Before placing coals or firewood in the grill, add about 2 cm of clean sand to the bottom – this will absorb dripping fat and prevent it from burning and causing an unpleasant odor.
Grilling should only begin once the coals are covered with white ash, which should be brushed off just before cooking. Skewers should be positioned 10-15 cm from the coals, so the temperature should be checked at this distance. If your hand, carefully placed over them, doesn't hold for even a second, the coals are too hot; if you can hold your hand over them for more than 5 seconds, they've cooled down. The optimal time is 2-3 seconds, until they become too hot.
The meat should be threaded onto skewers ahead of time, after brushing them with vegetable oil. You can leave the onions from the marinade in the bowl, or alternate them with the meat pieces on the skewers. You can also add sliced vegetables, such as tomatoes.
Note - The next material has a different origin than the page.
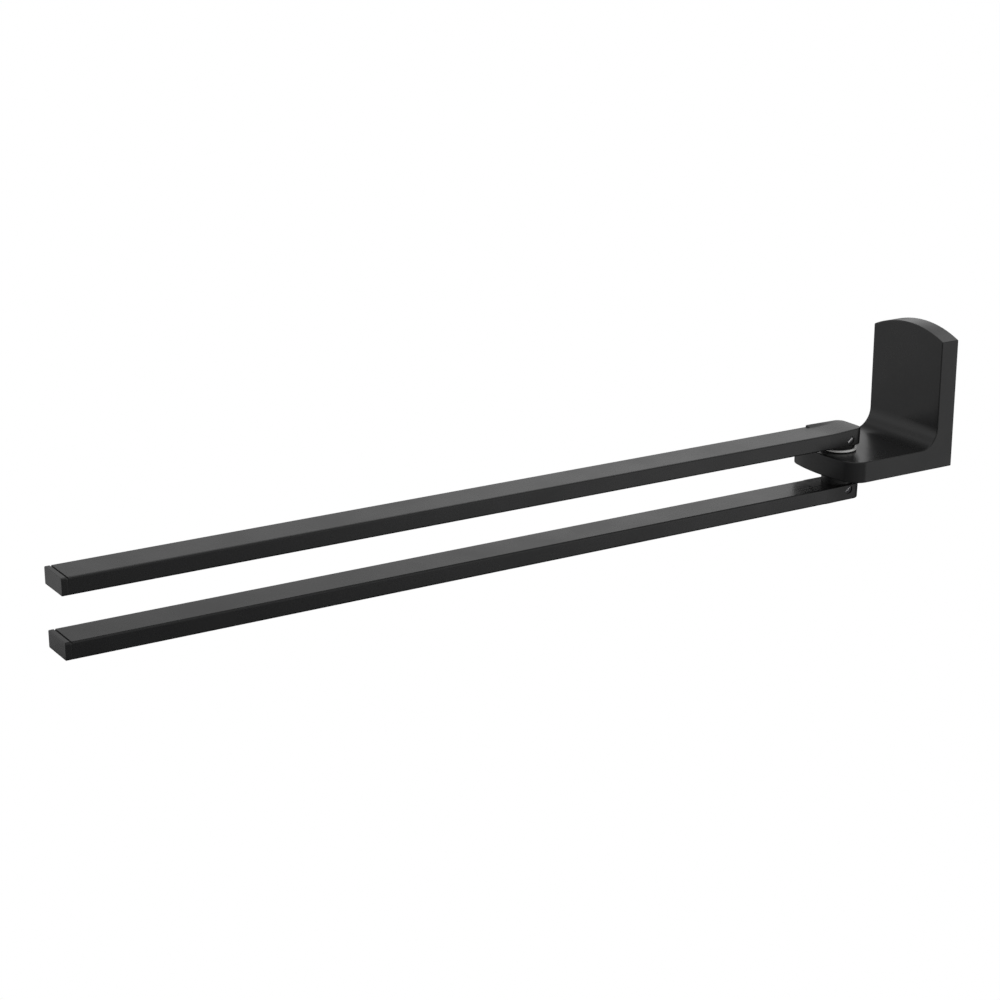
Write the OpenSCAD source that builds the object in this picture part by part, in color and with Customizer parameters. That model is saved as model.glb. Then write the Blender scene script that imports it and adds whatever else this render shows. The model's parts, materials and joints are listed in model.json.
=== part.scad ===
// Swing arm towel bar: an L-shaped wall bracket and two flat arms on one vertical pivot.
// The wall is the plane y = 0 and the arms reach along -Y. The origin is the middle of the
// wall screw pattern, on the wall. Lengths are millimetres and +Z is up.

/* [Wall bracket] */
// Width of the bracket, across the wall
bracket_w = 50; // [46:1:64]
// Height of the bracket at its sides, where the arch begins
plate_side_h = 64; // [62:1:80]
// Rise of the arched top above the side height
arch_rise = 5.5; // [3:0.5:8]
// Thickness of the upright plate
plate_t = 10.5; // [9.5:0.5:14]
// Thickness of the shelf
shelf_t = 10.5; // [8:0.5:13]
// Reach of the shelf from the wall
shelf_reach = 65.5; // [62:0.5:90]
// Radius of the shelf's two outer corners, seen from above
shelf_corner_r = 9; // [4:0.5:20]
// Radius of the shelf's bowed outer end, seen from above
shelf_bow_r = 86; // [60:1:200]
// Radius of the concave fillet between plate and shelf
fillet_r = 10; // [3:0.5:20]

/* [Wall plate] */
// Width of the hidden wall plate
wall_plate_w = 34; // [24:1:42]
// Height of the hidden wall plate
wall_plate_h = 44; // [38:1:48]
// Thickness of the hidden wall plate
wall_plate_t = 5; // [4:0.5:7]
// Height of the wall plate's lower edge above the bracket's underside
wall_plate_up = 13; // [11:0.5:16]
// Undercut of the wall plate's bevelled upper and lower edges
wall_plate_bevel = 2; // [1:0.25:2.5]
// Distance between the two wall screw holes
wall_hole_pitch = 26; // [16:1:30]
// Diameter of the wall screw holes
wall_hole_d = 4.8; // [3.5:0.1:5.5]

/* [Arms] */
// Distance of the pivot axis from the shelf's outer end
pivot_inset = 13.5; // [9.5:0.5:20]
// Distance from the pivot axis to the outer end of an arm
arm_len = 408.5; // [200:0.5:600]
// Width of a bar
bar_w = 18.5; // [14:0.5:24]
// Height of a bar
bar_h = 7.7; // [7:0.1:12]
// Radius of a bar's long edges
bar_edge_r = 0.9; // [0.4:0.1:3]
// Wall thickness of a bar
bar_wall = 1.4; // [1.3:0.1:2.2]
// Length of a hub ahead of the pivot axis
hub_front = 14; // [10:0.1:30]
// Length of a hub behind the pivot axis
hub_back = 7; // [6:0.1:14]
// Radius of a hub's two rear corners
hub_corner_r = 4.5; // [0.5:0.5:6]
// Step from the top of the upper bar up to the top of its hub
upper_raise = 0.9; // [0.2:0.1:3]
// Step from the top of the lower bar up to the top of its hub
lower_raise = 0.1; // [0.1:0.1:3]
// Step from the underside of a bar down to the underside of its hub
hub_drop = 0.1; // [0.05:0.05:2]
// Thickness of the end cap's visible flange
cap_flange_t = 2.9; // [1.5:0.1:8]

/* [Pivot] */
// Diameter of the pivot pin
pin_d = 7; // [5:0.25:8]
// Wall thickness of the bushes
bush_wall = 1; // [0.5:0.1:1.6]
// Diameter of the washers
washer_d = 17.4; // [12:0.1:24]
// Thickness of the washers
washer_t = 0.9; // [0.5:0.1:3]
// Diameter of the raised pads on the shelf
pad_d = 16.4; // [12:0.1:24]
// Height of the raised pads on the shelf
pad_h = 0.5; // [0.3:0.1:3]
// Height of the boss under the upper hub
upper_boss_h = 2.05; // [0.5:0.05:5]
// Height of the boss on top of the lower hub
lower_boss_h = 4; // [0.5:0.05:5]
// Diameter of the hub bosses
boss_d = 15.8; // [11:0.1:22]

/* [Hidden] */
$fn = 72;
// Facets of the wide arcs
wide_fn = 288;

// Overrun of every cut past the face that it opens
cut_over = 1;
// Clearances: a turning fit and a fixed seat, each on the radius, a hidden gap, and a face gap
running_fit = 0.05;
seat_fit = 0.03;
wall_clear = 0.3;
face_play = 0.1;

// The bracket's recess is deeper than the wall plate by this
recess_spare = 0.8;

// The wall screw heads are countersunk by this much on the radius
wall_sink = 2.2;

// Lock screw under the bracket: diameter, length, cone point, socket, and distance from the wall
lock_d = 4;
lock_len = 10;
lock_cone_h = 1.2;
lock_socket = 2;
lock_socket_depth = 3;
lock_y = 3.6;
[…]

Thread all ingredients as tightly as possible.
While grilling, the coals can flare up due to dripping fat, so have a bottle of marinade or water with lemon juice ready to tame the flames and moisten the shashlik, which otherwise can burn or dry out. Don't get distracted and constantly monitor the shashlik's doneness. Turn it at least 2-3 times during grilling. If the meat has developed a golden brown crust, it's probably ready. Remove the skewer from the grill and cut a piece. If it's white inside and the juices run clear, the shashlik is perfectly cooked. If the juices and meat are pinkish, it's too early to remove the skewers.
Some people prefer to serve shashlik directly on skewers, while others remove the meat to a plate or flatbread. It doesn't really matter, as long as you have fresh air, the smoky aroma, the flavor of the aromatic meat, and good friends nearby!